● **Your goal**:
Return the lines from the one that contains "bpy.data.objects.remove(obj)" through the one that contains "return np.array(low), np.array(high)", both included, exactly as written and with nothing added.

● **Source excerpt**:
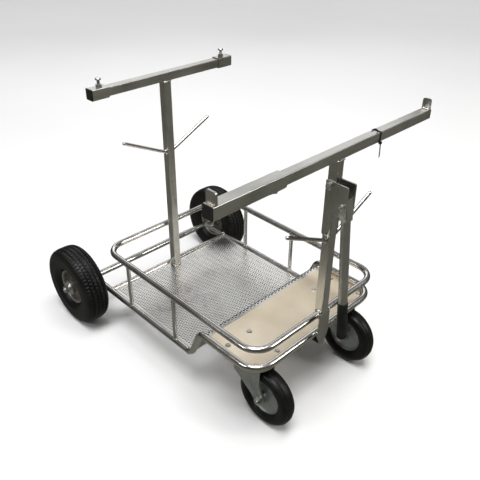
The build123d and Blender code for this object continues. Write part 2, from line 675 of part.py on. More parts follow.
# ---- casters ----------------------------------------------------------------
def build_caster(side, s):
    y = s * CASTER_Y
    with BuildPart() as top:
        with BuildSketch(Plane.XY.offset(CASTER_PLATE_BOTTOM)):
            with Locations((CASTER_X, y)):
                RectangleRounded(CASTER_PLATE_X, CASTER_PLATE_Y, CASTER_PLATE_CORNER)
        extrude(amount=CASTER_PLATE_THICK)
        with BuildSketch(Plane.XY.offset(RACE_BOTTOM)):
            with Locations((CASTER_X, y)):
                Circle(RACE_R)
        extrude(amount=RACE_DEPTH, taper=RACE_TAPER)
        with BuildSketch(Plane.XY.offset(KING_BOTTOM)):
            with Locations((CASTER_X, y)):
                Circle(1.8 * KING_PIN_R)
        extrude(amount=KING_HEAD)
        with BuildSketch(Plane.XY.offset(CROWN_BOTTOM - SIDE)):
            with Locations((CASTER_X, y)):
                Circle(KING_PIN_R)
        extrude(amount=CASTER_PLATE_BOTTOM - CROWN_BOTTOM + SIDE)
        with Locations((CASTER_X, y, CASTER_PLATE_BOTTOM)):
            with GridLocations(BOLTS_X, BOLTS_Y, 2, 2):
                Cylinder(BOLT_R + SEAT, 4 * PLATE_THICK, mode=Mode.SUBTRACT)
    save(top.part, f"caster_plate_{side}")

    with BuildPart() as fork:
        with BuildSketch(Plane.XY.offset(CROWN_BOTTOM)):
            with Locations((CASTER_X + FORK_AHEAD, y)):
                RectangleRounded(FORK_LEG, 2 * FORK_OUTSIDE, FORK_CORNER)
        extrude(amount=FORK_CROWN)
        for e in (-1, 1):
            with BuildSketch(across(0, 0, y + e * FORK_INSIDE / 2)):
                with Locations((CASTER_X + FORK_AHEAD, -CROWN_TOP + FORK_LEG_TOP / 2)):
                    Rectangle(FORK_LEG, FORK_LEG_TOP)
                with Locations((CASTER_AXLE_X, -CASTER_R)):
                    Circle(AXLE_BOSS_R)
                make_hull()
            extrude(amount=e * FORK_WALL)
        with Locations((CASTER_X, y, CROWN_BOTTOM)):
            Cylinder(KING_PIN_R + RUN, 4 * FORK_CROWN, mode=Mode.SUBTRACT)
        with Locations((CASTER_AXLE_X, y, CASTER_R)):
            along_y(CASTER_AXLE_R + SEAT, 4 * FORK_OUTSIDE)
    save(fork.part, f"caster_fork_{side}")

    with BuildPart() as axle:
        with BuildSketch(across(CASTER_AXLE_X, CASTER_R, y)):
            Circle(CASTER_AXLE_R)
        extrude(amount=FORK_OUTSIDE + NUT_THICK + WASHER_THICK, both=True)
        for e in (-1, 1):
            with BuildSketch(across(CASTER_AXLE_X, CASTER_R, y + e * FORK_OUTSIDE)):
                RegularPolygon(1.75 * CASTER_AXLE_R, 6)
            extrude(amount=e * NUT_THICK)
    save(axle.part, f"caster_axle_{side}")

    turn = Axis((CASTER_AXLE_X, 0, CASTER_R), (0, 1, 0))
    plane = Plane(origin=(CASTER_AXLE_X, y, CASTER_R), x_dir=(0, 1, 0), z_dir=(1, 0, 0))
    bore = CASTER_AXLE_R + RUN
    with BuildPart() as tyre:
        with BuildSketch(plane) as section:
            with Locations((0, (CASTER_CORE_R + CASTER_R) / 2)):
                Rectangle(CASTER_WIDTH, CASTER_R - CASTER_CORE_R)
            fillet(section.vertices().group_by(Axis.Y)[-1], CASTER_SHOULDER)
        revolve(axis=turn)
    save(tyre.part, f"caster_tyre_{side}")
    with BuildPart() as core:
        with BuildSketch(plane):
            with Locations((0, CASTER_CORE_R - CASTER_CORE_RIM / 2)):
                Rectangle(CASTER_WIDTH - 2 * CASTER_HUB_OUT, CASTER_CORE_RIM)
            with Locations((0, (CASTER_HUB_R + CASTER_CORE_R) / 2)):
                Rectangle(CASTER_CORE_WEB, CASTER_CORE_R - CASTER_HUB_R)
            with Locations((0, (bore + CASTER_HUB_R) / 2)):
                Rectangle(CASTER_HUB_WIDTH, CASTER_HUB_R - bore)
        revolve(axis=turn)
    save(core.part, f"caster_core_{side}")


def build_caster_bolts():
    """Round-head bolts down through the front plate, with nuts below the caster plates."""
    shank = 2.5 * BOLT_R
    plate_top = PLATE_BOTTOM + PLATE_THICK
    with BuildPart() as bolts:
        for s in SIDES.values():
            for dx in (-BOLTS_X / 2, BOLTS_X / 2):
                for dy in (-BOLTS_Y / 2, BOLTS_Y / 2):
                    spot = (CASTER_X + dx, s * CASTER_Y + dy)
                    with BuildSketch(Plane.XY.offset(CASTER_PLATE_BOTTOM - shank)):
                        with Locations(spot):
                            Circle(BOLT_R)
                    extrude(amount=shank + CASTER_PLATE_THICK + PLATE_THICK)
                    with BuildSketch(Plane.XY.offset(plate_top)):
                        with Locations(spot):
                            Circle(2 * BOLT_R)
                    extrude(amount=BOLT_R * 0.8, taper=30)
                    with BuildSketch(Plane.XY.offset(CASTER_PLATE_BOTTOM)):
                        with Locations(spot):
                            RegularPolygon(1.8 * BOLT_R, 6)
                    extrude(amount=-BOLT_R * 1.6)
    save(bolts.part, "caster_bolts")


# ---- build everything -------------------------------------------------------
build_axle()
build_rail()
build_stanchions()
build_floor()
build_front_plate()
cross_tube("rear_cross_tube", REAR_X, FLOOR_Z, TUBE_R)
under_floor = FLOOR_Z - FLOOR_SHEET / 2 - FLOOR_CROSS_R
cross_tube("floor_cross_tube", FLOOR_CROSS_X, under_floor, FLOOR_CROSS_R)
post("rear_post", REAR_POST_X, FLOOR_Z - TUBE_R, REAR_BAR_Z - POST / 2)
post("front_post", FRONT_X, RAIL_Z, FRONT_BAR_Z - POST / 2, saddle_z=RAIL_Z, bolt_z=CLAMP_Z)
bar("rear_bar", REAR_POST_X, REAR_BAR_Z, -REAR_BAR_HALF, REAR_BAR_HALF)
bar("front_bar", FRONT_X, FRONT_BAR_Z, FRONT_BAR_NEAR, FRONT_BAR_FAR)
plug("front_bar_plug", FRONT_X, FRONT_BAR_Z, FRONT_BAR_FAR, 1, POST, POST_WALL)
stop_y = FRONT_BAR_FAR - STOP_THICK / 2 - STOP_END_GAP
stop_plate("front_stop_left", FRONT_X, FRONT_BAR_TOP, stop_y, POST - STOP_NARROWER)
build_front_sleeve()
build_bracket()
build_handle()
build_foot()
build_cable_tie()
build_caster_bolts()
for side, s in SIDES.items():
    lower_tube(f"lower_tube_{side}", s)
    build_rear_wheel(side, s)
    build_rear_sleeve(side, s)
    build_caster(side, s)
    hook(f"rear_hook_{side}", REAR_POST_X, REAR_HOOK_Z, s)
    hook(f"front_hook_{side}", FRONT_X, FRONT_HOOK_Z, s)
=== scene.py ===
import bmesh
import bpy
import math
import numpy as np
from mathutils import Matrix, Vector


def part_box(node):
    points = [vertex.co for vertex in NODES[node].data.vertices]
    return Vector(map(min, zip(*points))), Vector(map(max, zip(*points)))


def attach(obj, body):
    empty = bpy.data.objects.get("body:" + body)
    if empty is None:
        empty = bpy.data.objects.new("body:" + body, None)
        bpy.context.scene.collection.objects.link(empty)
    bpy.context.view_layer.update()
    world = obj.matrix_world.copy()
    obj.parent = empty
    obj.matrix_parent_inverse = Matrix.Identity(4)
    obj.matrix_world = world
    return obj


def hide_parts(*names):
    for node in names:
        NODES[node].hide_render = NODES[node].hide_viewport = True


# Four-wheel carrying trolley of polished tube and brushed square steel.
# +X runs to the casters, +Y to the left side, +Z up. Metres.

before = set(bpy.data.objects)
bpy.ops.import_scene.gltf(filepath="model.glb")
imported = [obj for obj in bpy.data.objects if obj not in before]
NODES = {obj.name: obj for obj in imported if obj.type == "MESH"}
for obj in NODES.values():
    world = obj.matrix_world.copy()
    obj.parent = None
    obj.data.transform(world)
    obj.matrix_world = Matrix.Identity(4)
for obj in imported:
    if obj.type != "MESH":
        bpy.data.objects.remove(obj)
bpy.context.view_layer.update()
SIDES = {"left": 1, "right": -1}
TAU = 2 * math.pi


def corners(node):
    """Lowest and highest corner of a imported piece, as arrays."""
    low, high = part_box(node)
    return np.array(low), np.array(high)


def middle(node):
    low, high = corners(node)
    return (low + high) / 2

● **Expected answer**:
        bpy.data.objects.remove(obj)
bpy.context.view_layer.update()
SIDES = {"left": 1, "right": -1}
TAU = 2 * math.pi


def corners(node):
    """Lowest and highest corner of a imported piece, as arrays."""
    low, high = part_box(node)
    return np.array(low), np.array(high)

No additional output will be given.